> **Directive**:
Exactly as written, transcribe the lines that run from the one containing "Recreate this object as parametric build123d" to the end of the records below.

> **Entries shown**:

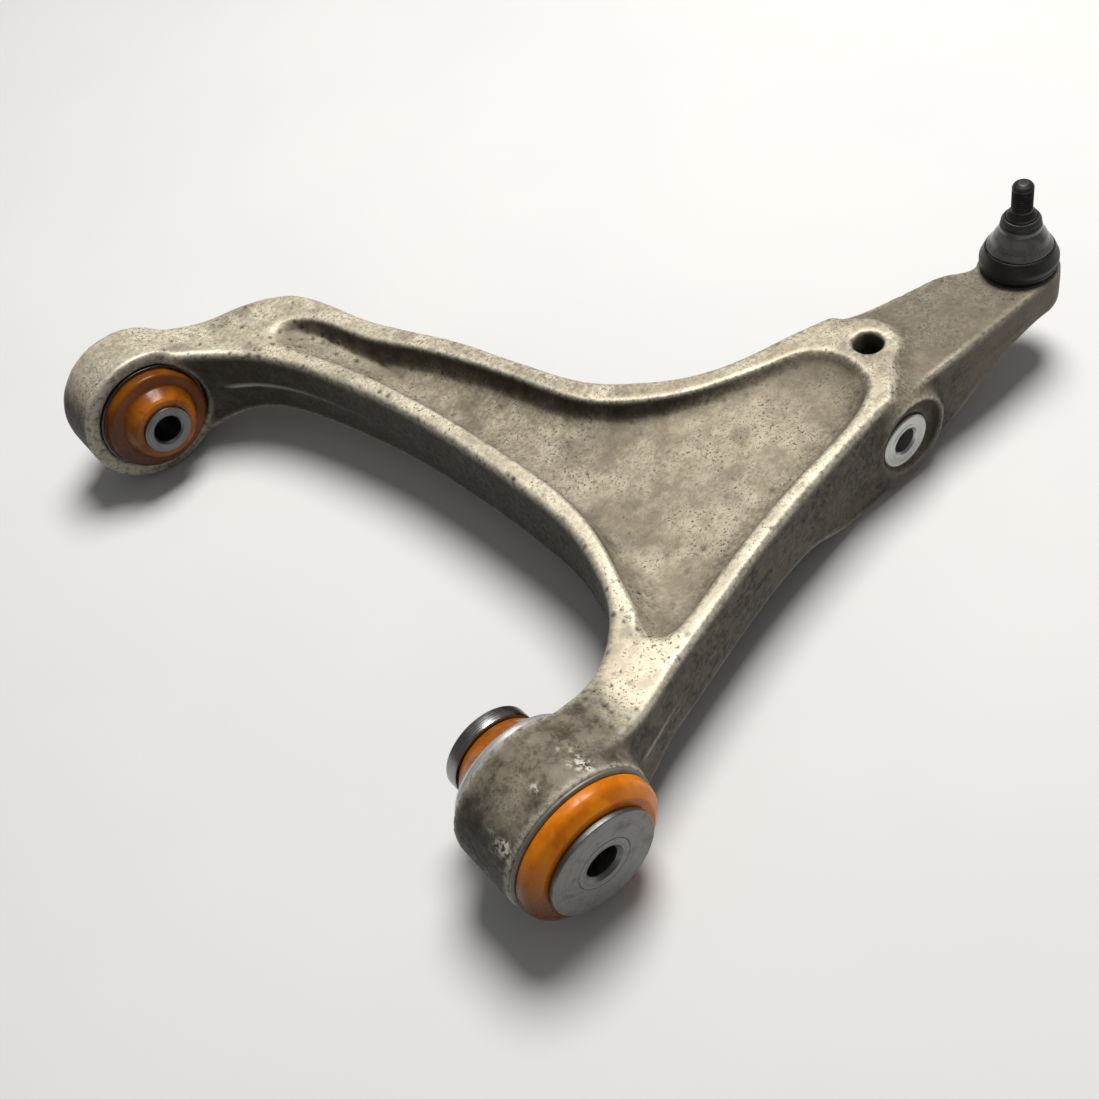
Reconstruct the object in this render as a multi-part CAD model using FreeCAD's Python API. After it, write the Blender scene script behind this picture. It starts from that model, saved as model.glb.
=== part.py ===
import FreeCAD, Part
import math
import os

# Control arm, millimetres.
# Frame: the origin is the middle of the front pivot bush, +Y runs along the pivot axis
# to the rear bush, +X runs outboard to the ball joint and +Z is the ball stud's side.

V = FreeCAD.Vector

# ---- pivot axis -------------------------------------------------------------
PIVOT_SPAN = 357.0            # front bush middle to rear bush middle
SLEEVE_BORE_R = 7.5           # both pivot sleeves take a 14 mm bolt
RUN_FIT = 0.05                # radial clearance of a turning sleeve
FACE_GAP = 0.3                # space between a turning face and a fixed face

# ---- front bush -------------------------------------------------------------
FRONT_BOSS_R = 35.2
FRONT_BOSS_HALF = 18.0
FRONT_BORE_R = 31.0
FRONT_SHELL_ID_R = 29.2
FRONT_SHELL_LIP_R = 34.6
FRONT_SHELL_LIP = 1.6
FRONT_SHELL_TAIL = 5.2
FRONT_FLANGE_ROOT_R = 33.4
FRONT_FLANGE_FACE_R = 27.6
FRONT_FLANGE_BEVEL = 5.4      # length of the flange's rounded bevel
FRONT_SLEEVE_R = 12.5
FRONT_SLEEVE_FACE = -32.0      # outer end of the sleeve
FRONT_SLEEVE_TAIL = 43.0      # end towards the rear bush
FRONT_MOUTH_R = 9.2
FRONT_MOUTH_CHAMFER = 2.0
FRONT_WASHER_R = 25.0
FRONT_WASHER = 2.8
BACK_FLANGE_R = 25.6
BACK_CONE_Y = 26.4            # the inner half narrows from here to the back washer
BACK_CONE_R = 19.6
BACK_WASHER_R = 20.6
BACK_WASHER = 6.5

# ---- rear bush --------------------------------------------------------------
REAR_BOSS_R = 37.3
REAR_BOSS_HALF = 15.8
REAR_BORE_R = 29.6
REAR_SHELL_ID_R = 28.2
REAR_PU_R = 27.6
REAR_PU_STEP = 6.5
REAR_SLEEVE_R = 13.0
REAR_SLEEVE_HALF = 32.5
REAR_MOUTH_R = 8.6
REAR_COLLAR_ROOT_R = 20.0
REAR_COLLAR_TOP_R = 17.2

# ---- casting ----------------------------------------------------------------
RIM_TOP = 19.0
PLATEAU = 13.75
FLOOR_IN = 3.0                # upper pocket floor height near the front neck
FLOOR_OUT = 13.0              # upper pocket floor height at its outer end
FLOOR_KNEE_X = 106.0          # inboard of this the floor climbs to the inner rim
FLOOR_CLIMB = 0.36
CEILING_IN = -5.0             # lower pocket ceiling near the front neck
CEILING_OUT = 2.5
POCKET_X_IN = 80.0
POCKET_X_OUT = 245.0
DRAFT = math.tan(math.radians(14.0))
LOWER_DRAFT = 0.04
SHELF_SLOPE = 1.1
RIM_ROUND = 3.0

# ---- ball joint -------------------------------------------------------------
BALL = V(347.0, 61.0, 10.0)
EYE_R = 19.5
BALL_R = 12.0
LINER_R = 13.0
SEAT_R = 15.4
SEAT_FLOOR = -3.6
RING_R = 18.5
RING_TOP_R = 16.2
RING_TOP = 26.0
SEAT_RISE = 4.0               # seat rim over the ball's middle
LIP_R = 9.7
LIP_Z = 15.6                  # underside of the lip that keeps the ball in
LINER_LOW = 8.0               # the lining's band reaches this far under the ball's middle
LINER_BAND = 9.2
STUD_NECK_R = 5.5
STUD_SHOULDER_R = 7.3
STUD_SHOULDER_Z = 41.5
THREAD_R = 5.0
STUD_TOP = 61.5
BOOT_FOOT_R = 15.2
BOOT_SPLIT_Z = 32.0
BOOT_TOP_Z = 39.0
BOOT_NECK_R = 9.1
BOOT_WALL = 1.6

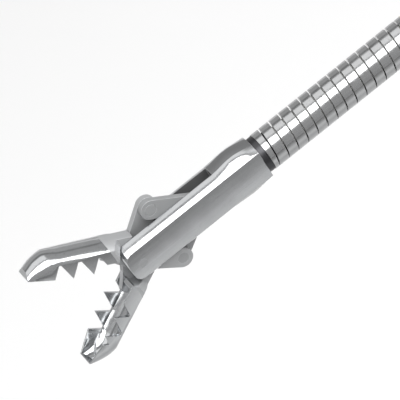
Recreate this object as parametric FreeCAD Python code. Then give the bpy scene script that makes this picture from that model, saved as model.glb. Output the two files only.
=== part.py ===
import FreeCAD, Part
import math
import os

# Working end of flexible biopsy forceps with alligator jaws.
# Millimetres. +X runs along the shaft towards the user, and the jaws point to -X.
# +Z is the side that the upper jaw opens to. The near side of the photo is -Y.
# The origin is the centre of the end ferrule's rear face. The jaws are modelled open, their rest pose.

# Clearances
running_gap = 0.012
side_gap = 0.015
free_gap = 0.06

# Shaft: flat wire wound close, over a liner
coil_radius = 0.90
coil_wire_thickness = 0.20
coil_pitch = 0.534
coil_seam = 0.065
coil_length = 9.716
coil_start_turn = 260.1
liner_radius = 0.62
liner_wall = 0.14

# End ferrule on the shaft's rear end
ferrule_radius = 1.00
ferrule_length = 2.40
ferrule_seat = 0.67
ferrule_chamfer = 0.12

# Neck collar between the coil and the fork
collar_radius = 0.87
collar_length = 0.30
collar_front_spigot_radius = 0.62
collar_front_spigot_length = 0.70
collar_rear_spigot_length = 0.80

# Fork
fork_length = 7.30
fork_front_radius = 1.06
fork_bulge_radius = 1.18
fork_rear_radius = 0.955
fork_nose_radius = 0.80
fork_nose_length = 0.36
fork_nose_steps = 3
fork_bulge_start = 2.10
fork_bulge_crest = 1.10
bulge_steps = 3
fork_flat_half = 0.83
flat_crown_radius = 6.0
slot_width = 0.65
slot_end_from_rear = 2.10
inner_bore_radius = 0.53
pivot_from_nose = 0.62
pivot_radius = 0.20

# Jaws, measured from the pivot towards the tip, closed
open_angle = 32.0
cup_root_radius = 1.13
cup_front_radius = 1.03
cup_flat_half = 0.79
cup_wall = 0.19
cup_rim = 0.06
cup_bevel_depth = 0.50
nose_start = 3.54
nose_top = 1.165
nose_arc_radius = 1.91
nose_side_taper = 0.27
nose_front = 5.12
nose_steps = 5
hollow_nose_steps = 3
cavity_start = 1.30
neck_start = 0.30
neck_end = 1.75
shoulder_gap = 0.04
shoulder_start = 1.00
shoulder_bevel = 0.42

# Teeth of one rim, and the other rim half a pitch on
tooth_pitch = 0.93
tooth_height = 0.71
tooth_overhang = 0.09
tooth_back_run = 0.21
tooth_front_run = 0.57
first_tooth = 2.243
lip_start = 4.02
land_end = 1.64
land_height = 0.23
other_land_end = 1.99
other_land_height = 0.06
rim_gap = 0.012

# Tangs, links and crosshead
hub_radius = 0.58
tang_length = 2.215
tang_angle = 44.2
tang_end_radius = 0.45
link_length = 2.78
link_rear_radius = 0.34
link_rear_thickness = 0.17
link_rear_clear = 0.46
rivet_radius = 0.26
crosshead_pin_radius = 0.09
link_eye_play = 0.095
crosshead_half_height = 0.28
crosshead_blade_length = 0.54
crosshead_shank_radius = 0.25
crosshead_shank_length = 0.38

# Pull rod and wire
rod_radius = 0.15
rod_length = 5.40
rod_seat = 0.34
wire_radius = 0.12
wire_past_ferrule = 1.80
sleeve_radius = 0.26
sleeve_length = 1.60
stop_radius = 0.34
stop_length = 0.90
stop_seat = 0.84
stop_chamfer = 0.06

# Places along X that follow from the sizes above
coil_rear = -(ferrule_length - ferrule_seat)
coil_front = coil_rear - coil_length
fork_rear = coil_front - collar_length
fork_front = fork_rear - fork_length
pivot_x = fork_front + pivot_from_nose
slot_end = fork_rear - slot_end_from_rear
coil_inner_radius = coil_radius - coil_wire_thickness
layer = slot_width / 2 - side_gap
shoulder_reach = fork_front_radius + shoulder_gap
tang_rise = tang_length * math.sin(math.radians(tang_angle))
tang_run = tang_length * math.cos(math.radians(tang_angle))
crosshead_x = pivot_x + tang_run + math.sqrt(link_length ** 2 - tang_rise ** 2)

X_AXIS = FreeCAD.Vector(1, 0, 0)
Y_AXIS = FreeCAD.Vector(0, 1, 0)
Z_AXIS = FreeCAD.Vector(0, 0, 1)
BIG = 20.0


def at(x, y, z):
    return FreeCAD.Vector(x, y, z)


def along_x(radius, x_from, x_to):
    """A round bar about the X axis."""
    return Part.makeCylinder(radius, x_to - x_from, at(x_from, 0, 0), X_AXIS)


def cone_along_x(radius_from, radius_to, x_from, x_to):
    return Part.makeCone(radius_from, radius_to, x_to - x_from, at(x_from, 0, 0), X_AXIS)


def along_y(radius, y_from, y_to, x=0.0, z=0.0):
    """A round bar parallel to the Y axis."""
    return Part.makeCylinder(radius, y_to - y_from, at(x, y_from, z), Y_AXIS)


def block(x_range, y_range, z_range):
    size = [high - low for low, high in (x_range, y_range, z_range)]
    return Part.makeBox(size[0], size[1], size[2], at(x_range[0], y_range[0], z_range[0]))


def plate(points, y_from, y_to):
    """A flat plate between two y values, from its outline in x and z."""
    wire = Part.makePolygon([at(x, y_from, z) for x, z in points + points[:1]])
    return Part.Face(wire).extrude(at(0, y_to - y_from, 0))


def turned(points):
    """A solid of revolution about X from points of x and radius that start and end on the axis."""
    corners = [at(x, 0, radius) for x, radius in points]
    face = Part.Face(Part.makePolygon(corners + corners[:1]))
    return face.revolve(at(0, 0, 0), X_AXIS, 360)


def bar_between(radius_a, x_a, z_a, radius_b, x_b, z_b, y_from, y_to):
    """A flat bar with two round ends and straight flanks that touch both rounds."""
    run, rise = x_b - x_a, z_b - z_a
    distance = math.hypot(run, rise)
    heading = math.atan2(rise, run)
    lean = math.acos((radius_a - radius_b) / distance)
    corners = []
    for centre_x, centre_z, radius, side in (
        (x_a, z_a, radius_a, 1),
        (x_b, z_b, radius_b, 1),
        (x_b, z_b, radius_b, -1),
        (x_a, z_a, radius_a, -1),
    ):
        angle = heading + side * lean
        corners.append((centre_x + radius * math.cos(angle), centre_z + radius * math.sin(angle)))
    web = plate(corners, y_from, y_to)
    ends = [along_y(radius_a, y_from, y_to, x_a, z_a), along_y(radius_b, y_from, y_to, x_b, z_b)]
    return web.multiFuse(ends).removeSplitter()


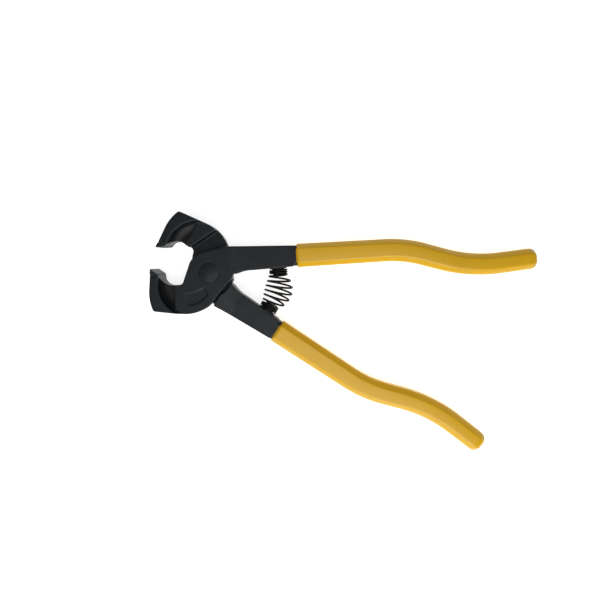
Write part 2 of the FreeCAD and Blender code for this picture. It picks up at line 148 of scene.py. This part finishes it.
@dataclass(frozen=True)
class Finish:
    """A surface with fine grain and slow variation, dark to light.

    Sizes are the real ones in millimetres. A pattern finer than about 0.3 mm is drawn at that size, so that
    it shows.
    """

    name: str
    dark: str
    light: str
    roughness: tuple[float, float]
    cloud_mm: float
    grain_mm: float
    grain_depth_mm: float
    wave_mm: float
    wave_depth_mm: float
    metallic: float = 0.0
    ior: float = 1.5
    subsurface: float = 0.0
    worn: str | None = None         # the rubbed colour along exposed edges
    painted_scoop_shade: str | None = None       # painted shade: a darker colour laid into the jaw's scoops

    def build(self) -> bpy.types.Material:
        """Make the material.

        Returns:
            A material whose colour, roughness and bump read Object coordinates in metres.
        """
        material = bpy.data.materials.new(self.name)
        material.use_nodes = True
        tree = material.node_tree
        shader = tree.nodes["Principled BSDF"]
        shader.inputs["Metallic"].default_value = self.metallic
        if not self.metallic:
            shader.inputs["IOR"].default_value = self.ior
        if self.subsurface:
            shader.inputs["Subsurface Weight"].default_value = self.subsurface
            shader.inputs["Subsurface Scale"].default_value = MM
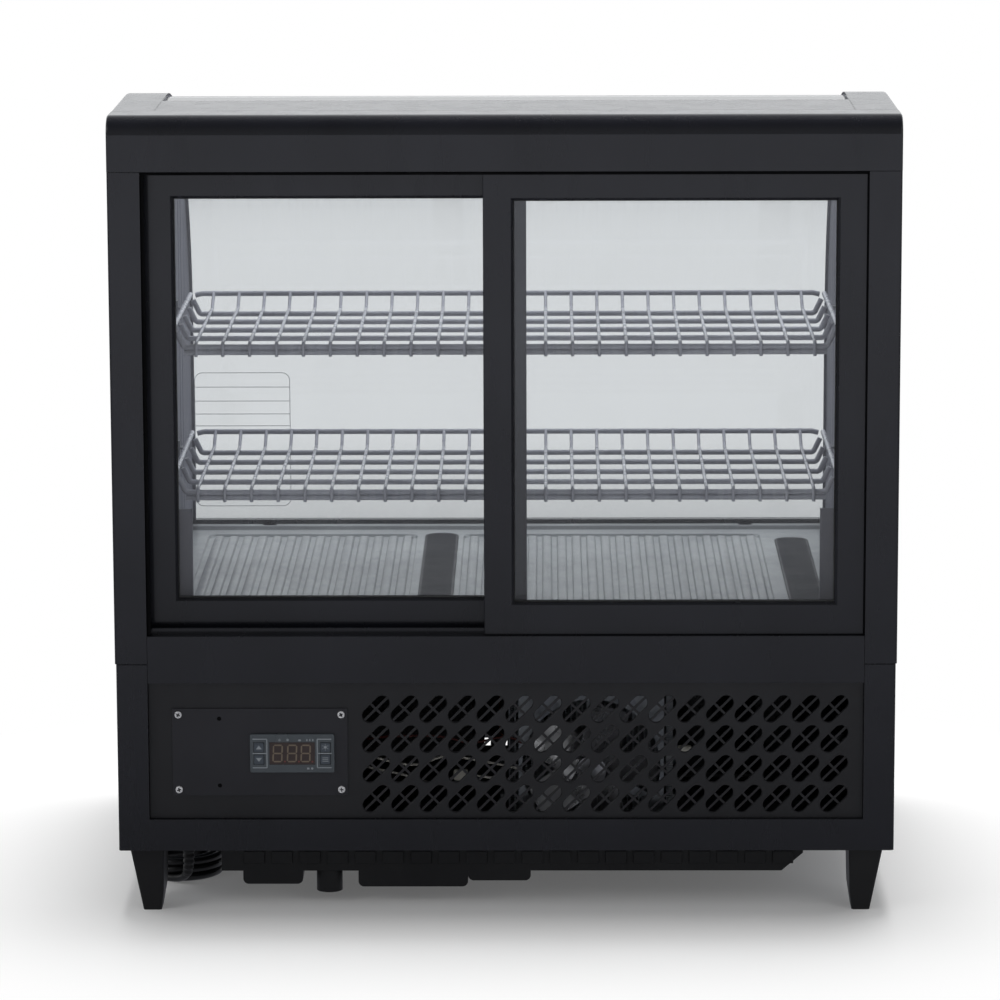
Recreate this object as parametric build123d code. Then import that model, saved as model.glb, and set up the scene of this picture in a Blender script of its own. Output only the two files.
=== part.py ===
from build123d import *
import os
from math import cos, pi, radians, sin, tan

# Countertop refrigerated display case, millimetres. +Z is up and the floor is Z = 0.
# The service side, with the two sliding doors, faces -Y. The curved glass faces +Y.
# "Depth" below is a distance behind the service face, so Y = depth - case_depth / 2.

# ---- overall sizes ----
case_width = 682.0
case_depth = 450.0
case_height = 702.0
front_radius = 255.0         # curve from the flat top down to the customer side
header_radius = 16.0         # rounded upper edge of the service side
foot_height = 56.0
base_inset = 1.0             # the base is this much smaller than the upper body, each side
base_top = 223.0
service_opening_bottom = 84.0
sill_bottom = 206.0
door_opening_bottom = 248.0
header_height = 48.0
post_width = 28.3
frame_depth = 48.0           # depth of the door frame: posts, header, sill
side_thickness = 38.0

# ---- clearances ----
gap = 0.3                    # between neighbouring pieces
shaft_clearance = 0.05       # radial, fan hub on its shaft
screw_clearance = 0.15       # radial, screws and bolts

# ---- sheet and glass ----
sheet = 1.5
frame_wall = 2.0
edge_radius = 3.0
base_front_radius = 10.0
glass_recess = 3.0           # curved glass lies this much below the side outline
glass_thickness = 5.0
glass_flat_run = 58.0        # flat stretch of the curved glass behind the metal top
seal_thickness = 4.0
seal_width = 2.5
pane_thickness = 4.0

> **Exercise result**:
Recreate this object as parametric build123d code. Then import that model, saved as model.glb, and set up the scene of this picture in a Blender script of its own. Output only the two files.
=== part.py ===
from build123d import *
import os
from math import cos, pi, radians, sin, tan

# Countertop refrigerated display case, millimetres. +Z is up and the floor is Z = 0.
# The service side, with the two sliding doors, faces -Y. The curved glass faces +Y.
# "Depth" below is a distance behind the service face, so Y = depth - case_depth / 2.

# ---- overall sizes ----
case_width = 682.0
case_depth = 450.0
case_height = 702.0
front_radius = 255.0         # curve from the flat top down to the customer side
header_radius = 16.0         # rounded upper edge of the service side
foot_height = 56.0
base_inset = 1.0             # the base is this much smaller than the upper body, each side
base_top = 223.0
service_opening_bottom = 84.0
sill_bottom = 206.0
door_opening_bottom = 248.0
header_height = 48.0
post_width = 28.3
frame_depth = 48.0           # depth of the door frame: posts, header, sill
side_thickness = 38.0

# ---- clearances ----
gap = 0.3                    # between neighbouring pieces
shaft_clearance = 0.05       # radial, fan hub on its shaft
screw_clearance = 0.15       # radial, screws and bolts

# ---- sheet and glass ----
sheet = 1.5
frame_wall = 2.0
edge_radius = 3.0
base_front_radius = 10.0
glass_recess = 3.0           # curved glass lies this much below the side outline
glass_thickness = 5.0
glass_flat_run = 58.0        # flat stretch of the curved glass behind the metal top
seal_thickness = 4.0
seal_width = 2.5
pane_thickness = 4.0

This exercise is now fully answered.